The problem comes when I try model_1 (aka add parallalization):

def model_1(sequences, intervals, lengths, args, batch_size=None, include_prior=True):
    ...
    observations_plate = pyro.plate("observations", data_dim, dim=-1)
    with pyro.plate("sequences", num_sequences, batch_size, dim=-2) as batch:
      lengths = lengths[batch]
      for t in pyro.markov(range(max_length if args.jit else lengths.max())):
        with poutine.mask(mask=(t < lengths).unsqueeze(-1)):
          if t == 0:
            x =  pyro.sample("x_0", dist.Categorical(probs_pi), infer={"enumerate": "parallel"})
          else:
            px = torch.stack([
                probs_x.matrix_power(intervals[batch, t - 1][i].int())
                for i in range(batch_size)
            ])
            x = pyro.sample("x_{}".format(t), dist.Categorical(px[x]),
                            infer={"enumerate": "parallel"})
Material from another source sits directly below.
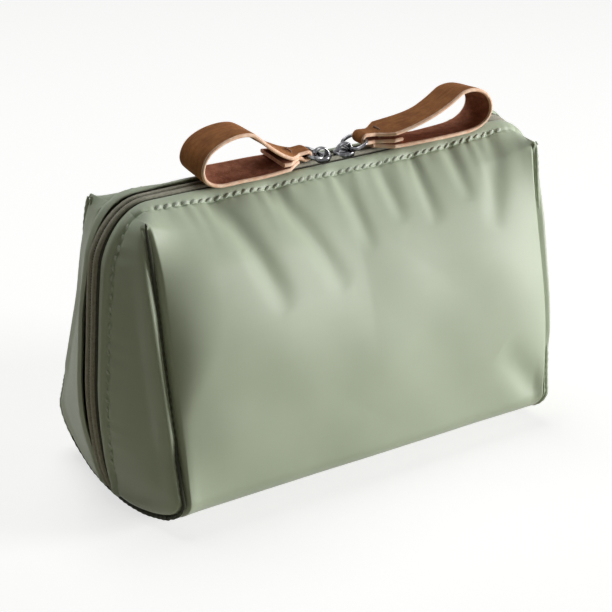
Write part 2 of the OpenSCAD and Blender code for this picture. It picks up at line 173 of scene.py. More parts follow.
class Finish:
    """A material, or the sky, in the making."""

    def __init__(self, name, owner=None):
        self.owner = owner or bpy.data.materials.new(name)
        self.owner.use_nodes = True
        self.tree = self.owner.node_tree
        self.tree.nodes.clear()

    def add(self, kind, inputs=None, output=0, **settings):
        """Put in a node: its settings first, then values or links for its inputs."""
        node = self.tree.nodes.new(kind)
        for key, value in settings.items():
            setattr(node, key, value)
        for key, value in (inputs or {}).items():
            if isinstance(value, Value):
                self.tree.links.new(value.socket, node.inputs[key])
            else:
                node.inputs[key].default_value = value
        return Value(self, node.outputs[output]) if node.outputs else None

    def flat(self):
        """The piece's own flat coordinates, in metres along and across it."""
        return self.add("ShaderNodeUVMap", uv_map="Flat")

    def place(self):
        """Where a point lies on the pouch, in metres."""
        return self.add("ShaderNodeTexCoord", output=3)

    def noise(self, where, scale, detail):
        """Noise with features about 1 / scale metres wide."""
        return self.add("ShaderNodeTexNoise", {"Vector": where, "Scale": scale, "Detail": detail})

    def streaks(self, uv, x, y, scale, detail):
        """Noise on flat coordinates that are scaled by x and y, so that it is
        drawn out along the smaller of the two."""
        drawn = self.add("ShaderNodeVectorMath", {0: uv, 1: (x, y, 1)}, operation="MULTIPLY")
        return self.noise(drawn, scale, detail)

    def mix(self, factor, a, b):
        """Colour a where the factor is 0 and b where it is 1."""
        return self.add("ShaderNodeMix", {0: factor, 6: a, 7: b}, 2, data_type="RGBA")

    def surface(self, colour, roughness, height, depth, **constants):
        """Principled surface. Height, from 0 to 1, stands up by depth metres."""
        bump = self.add("ShaderNodeBump", {"Height": height, "Strength": 1.0, "Distance": depth})
        inputs = {"Base Color": colour, "Roughness": roughness, **constants, "Normal": bump}
        shader = self.add("ShaderNodeBsdfPrincipled", inputs)
        self.add("ShaderNodeOutputMaterial", {"Surface": shader})
        print("finish:", self.owner.name, "with", len(self.tree.nodes), "nodes")
        return self.owner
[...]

          with observations_plate:
              pyro.sample("y_{}".format(t), dist.Bernoulli(probs_y[x.squeeze(-1)]),
                          obs=sequences[batch, t])

Which gives the error:

ValueError: Shape mismatch inside plate('sequences') at site y_1 dim -2, 8 vs 4

px has shape 8, 4, 4 but it should be 4, 4. It seems that torch.stack is not the way to compute this.

I would appreciate if somebody could hint how to compute the matrix_power for all the elements in the batch in parallel.

Thank you!

you may have other shape issues in your code but we have a batch matrix power utility here: Miscellaneous Ops — Pyro documentation

Thank you for answering

I replaced the torch.stack by:

max_batch_interval = intervals[batch, t - 1].max().int()
px = repeated_matmul(probs_x, max_batch_interval)[intervals[batch, t - 1].long() - 1]

But as you pointed there are shape issues still.
px has shape 8, 4, 4 (with a batch of size 8). Any idea of what should be done to make it work?

Thank you.